Please refer to FIG. 1 and FIG. 3. FIG. 1 and FIG. 3 are schematic diagrams illustrating a capacitive touch panel according to a second preferred embodiment of the present invention. FIG. 1 is a top-view diagram and FIG. 3 is a cross-sectional view diagram taken along cross-sectional line A-A′ in FIG. 1. As shown in FIG. 1 and FIG. 3, the difference between the capacitive touch panel 102 of this embodiment and the capacitive touch panel 101 of the first preferred embodiment is that, in the capacitive touch panel 102, the insulating layer 170 covers the first sensing electrodes 130, the second sensing electrodes 140, and the second connecting electrodes 160. The insulating layer 170 has a plurality of contact holes 170H partially exposing each of the first sensing electrodes 130. Each of the first connecting electrodes 150 is electrically connected to a first sensing electrode 130 through a contact hole 170H. It is worth noting that the contact holes 170H of the insulating layer 170 in this embodiment may be partially filled with the first connecting electrodes 150. In other preferred embodiment of the present invention, the contact holes 170H may also be completely filled with the first connecting electrodes 150 so as to electrically connect the first connecting electrodes 150 with the first sensing electrodes 130. Apart from the allocations of the insulating layer 170 and the contact holes 170H in this embodiment, the other components, allocations and material properties of this embodiment are similar to those of the capacitive touch panel 101 in the first preferred embodiment detailed above and will not be redundantly described.

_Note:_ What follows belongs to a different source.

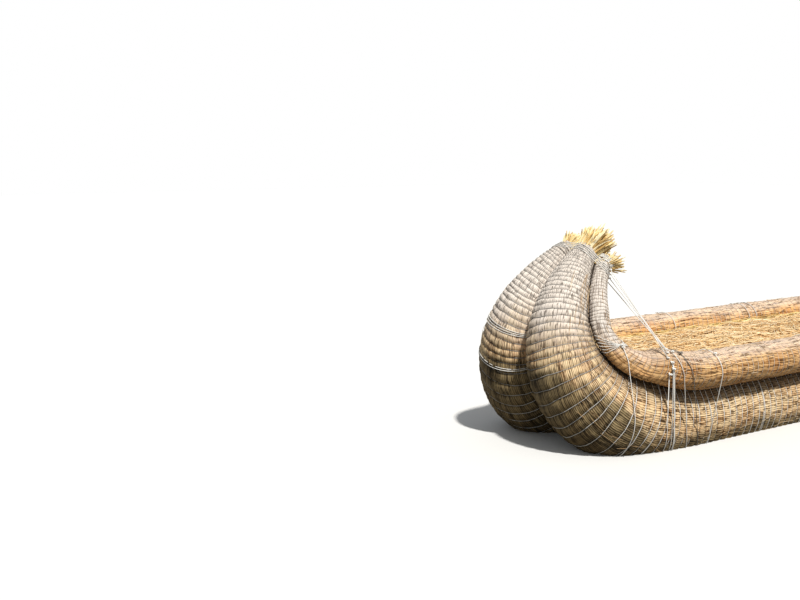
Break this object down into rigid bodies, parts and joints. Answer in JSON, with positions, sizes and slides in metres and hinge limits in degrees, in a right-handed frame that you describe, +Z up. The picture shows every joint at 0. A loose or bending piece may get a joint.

Please refer to FIG. 1 and FIG. 4. FIG. 1 and FIG. 4 are schematic diagrams illustrating a capacitive touch panel according to a third preferred embodiment of the present invention. FIG. 1 is a top-view diagram and FIG. 4 is a cross-sectional view diagram taken along cross-sectional line A-A′ in FIG. 1. As shown in FIG. 1 and FIG. 4, the difference between the capacitive touch panel 103 of this embodiment and the capacitive touch panel 101 of the first preferred embodiment is that, in the capacitive touch panel 103, the first connecting electrode 150 is disposed between the substrate 190 and the insulating layer 170. The second connecting electrodes 160 are disposed on the insulating layer 170. The insulating layer 170 covers the first connecting electrode 150 and partially exposes two edges of the first connecting electrode 150 and the substrate 190. The first sensing electrodes 130 are disposed on the substrate 190 and electrically connected to the exposed two edges of the first connecting electrode 150. In other words, in this embodiment, the first connecting electrodes 150 and the insulating layer 170 may be formed sequentially on the substrate 190, and the first connecting electrodes 150 may be partially exposed by the insulating layer 170 so as to be electrically connected to the first sensing electrode 130 formed subsequently. The components, allocations and material properties of this embodiment are similar to those of the capacitive touch panel 101 in the first preferred embodiment detailed above and will not be redundantly described.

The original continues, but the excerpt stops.